My research focuses on designing and building instruments that characterize exoplanetary systems.

I am currently staff at Caltech working in the Caltech Optical Observatories (COO) group in the astronomy department at Caltech. I was previously a 51 Pegasi b Postdoctoral Fellow in the same department. I am a member of the Keck Planet Finder (KPF) and HISPEC teams working on instrumentation for Keck and Palomar Observatories.

Recent and Ongoing Work

Stellar Activity Monitoring for KPF

I am the lead on the optical design and alignment of a spectrograph that will observe simultaneously with the Keck Planet Finder (KPF). KPF is a next-generation spectrograph for discovering and characterizing the masses of rocky exoplanets that will be deployed at Keck in fall of 2022. The separate R~14,000 H&K spectrometer is a double pass, cross dispered echelle spectrograph that will observe the Ca H&K stellar absorption lines to monitor stellar activity, which will be the limiting noise source for many of KPF's exoplanet mass measurements.

Telluric Modeling

I have been using the Planetary Spectrum Generator to model telluric lines in an effort to validate HITRAN line lists and demonstrate an improvement in the HITRAN 2020 optical water vapor absorption parameters. A Python wrapper for running the PSG API to acquire telluric spectra based on the time and location of an astronomical observation is available on my Github.

HITRAN 2020 (Gourdon et al. 2021)
PSG Wrapper Github Page

HISPEC Simulations

I am the instrument scientist for the HISPEC spectrograph expected to be deployed on the Keck II telescope in 2026. HISPEC is currently in the detailed design phase and has a range of science goals including direct spectroscopy of exoplanets, science of faint dwarfs, and radial velocity (RV) measurements of exoplanets. The RV science case drives HISPEC's stability requirements and work was done to develop an RV error budget for the instrument. Some details on that can be found here.

HISPEC's RV Error Budget Poster (EPRV 5)

Telluric Correction of Stellar FTS Spectra

I developed a semi-empirical method for correcting tellurics in high SNR, R~106 Solar spectra to create a new Solar atlas from 0.5-1um. The atlas along with the extracted telluric spectra are available for download. This model avoids molecular line list errors and can be useful for RV spectra well-sampled in airmass, and works well even when barycentric motion is poorly sampled.

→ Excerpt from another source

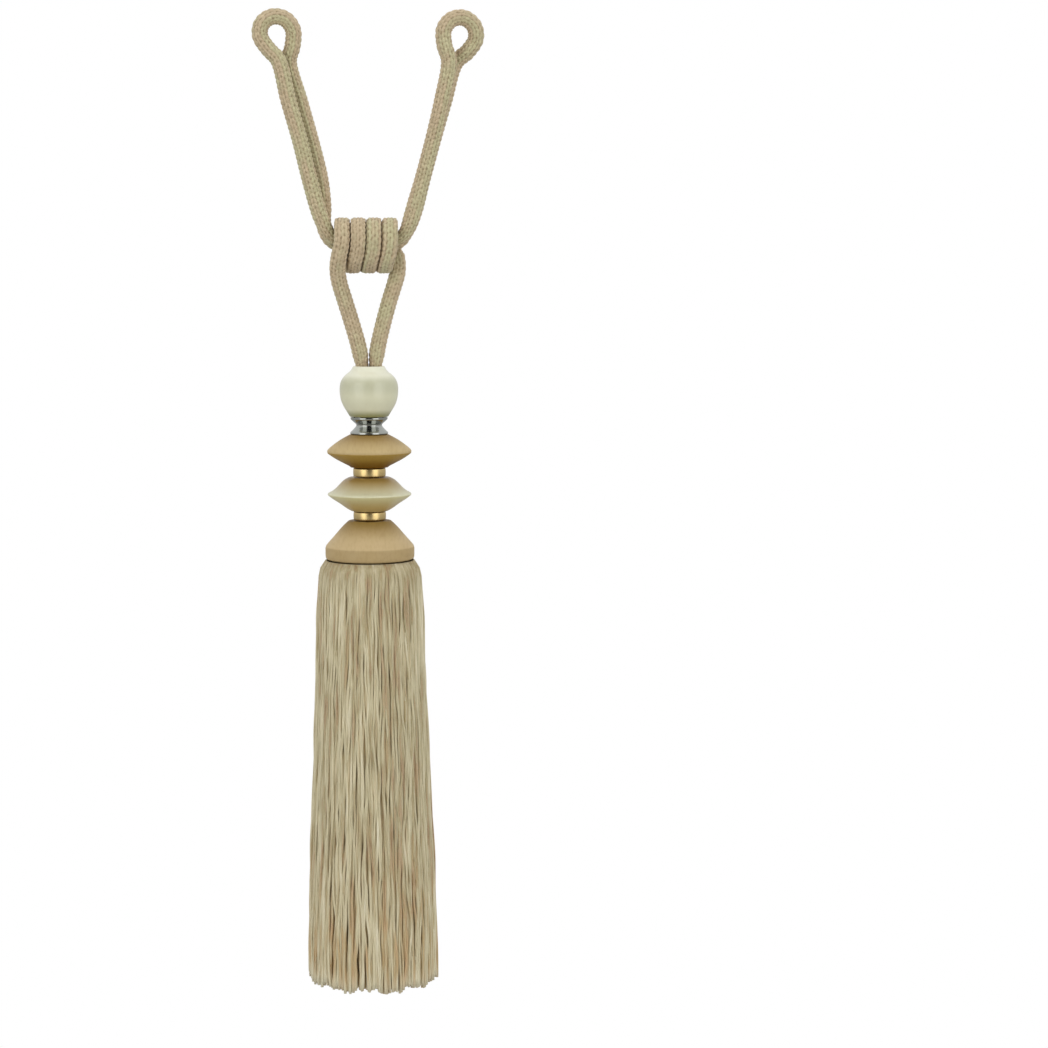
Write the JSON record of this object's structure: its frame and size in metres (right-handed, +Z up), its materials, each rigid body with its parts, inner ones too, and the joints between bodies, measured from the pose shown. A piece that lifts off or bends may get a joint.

Solar & Telluric Atlas Zenodo Page
Baker et al. 2020

Detector Characterization

KPF has two detectors that are 16Mpx CCDs. The setting of their operating points and their characterization is being performed at Caltech. I am the lead of the analysis of the detector characterization data to ensure the detectors are ready for precise RV measurements. Subpixel spot scans are also being performed to measure the intrapixel senstivities using the JPL spot projection laboratory.

The Oxyometer: High resolution imaging for studying exoplanet atmosphere

Using a Fabry-Perot filter, I developed an instrument that allows for simultaneous narrowband imaging over two adjecent ~0.3nm filter bands. The instrument worked well on-sky and provides a high throughput, low systematics instrument for detection of strong bandheads or absorption features in exoplanet atmospheres through transmission spectroscopy. Although detection of O2 in Earth-like planets using such an instrumentwould require large apertures in space and be limited to M dwarf host stars, I am exploring the application of this instrument to the detection of alkali metals in hot Jupiter atmospheres.